C’est la « Lisière d’une Tierce Forêt », un espace public hybride, à la fois parc et place. Ce nouvel espace urbain constitue le réaménagement de l’ancien parking de l’association ALTERALIA en zone arborée, dédiée avant tout aux piétons. Le site est entouré d’un hôtel, d’un foyer de jeunes travailleurs, de tours d’habitation et d’équipements culturels : tous profitent désormais de ce dispositif de rafraîchissement. Le lieu pourrait devenir un point d’étape d’une balade urbaine au nord de la capitale, le canal à proximité proposant déjà une liaison cyclable où l’art urbain est mis à l’honneur. Les journées de canicule, le site pourrait aussi servir de refuge, pour les clients des hôtels du quartier.

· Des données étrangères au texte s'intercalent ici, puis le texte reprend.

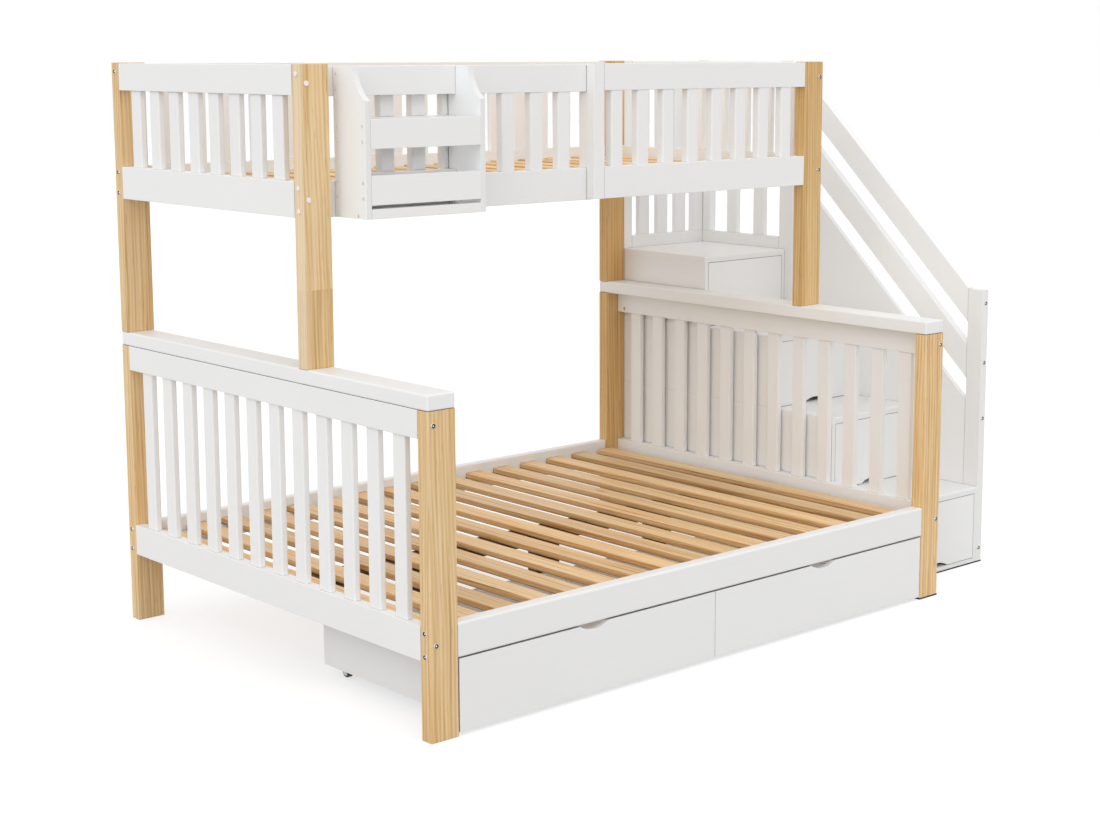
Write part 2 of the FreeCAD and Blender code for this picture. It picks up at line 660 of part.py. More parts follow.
caddy_targets = ["caddy_sides", "caddy_front_boards", "caddy_back_rails", "caddy_shelf"]
screw_places = []
for level in caddy_levels:
    for z in (level + screw_inset, level + caddy_front_board_h - screw_inset):
        screw_places.append((caddy_y[0] + screw_edge_gap, z))
for level in caddy_rail_levels:
    for z in (level + screw_inset, level + caddy_front_board_h - screw_inset):
        screw_places.append((caddy_y[1] - screw_edge_gap, z))
for y in (caddy_front_y[1] + screw_inset, caddy_y[1] - screw_inset):
    screw_places.append((y, caddy_z[0] + caddy_board_t / 2))
for y, z in screw_places:
    for x, way in ((caddy_x[0], 1), (caddy_x[1], -1)):
        add("caddy_screws", screw(x, y, z, way))
        drill(caddy_targets, cylinder(screw_r, screw_length, (x, y, z), (way, 0, 0)))

# ---- export ----
os.makedirs("parts", exist_ok=True)
for name, solids in nodes.items():
    shape = Part.Compound([piece for solid in solids for piece in solid.Solids])
    shape.translate(origin_shift)
    shape.exportStep(os.path.join("parts", name + ".step"))
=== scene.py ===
import math

import bmesh
import bpy
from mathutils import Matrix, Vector


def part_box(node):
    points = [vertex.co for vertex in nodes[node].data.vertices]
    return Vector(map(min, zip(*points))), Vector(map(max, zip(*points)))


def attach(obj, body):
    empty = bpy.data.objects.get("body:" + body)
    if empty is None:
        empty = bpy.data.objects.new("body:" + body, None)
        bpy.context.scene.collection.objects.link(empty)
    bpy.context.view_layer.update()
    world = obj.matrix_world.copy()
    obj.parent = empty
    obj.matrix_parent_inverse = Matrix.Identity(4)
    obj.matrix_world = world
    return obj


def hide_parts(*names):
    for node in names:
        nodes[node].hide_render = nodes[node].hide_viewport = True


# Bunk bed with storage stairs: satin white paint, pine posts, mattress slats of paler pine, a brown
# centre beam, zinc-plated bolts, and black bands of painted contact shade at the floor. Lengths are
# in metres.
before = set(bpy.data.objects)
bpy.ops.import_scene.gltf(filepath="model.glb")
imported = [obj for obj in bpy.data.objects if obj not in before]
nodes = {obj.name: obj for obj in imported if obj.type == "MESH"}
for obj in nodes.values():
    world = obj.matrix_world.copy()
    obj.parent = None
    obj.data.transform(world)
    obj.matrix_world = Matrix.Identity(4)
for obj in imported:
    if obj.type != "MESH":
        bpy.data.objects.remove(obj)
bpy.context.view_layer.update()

AXES = {"x": 0, "y": 1, "z": 2}
leftwards = (-1.0, 0.0, 0.0)
facing_cosine = 0.7
# painted shade in shut gaps: how near another face must stand, and the shade's colour
crevice_shade_reach = 0.006
crevice_shade_colour = (0.030, 0.024, 0.020)


# ------------------------------------------------------------------ shader helpers
class Nodes:
    """A node tree under construction: node() adds a node and wires its inputs."""

    def __init__(self, owner, output_kind):
        owner.use_nodes = True
        self.tree = owner.node_tree
        self.tree.nodes.clear()
        self.output = self.node(output_kind)

    def node(self, kind, inputs=None, **settings):
        made = self.tree.nodes.new(kind)
        for key, value in settings.items():
            setattr(made, key, value)
        for key, value in (inputs or {}).items():
            self.feed(made.inputs[key], value)
        return made

    def feed(self, socket, value):
        if isinstance(value, bpy.types.NodeSocket):
            self.tree.links.new(value, socket)
        else:
            socket.default_value = value

    def surface(self, made):
        self.tree.links.new(made.outputs[0], self.output.inputs["Surface"])

    def math(self, operation, first, second=0.0):
        return self.node("ShaderNodeMath", {0: first, 1: second}, operation=operation).outputs[0]

    def seen_directly(self):
        """1 on camera, mirror and glass rays, 0 on the rays that carry soft light."""
        rays = self.node("ShaderNodeLightPath").outputs
        seen = self.math("MAXIMUM", rays["Is Camera Ray"], rays["Is Glossy Ray"])
        return self.math("MAXIMUM", seen, rays["Is Transmission Ray"])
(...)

La construction d’une nouvelle station de métro proche du site justifie la requalification du parking en zone piétonne.

 

À l’ombre des arbres, l’humidité du sol remonte à la surface et rafraîchit l’environnement. L’écran de verdure adoucit la dureté du paysage urbain densément construit. Le bruit de la ville s’estompe et se mêle au son des oiseaux. On se sent bien dans cette petite forêt, dans la ville que nous n’avons pas quittée.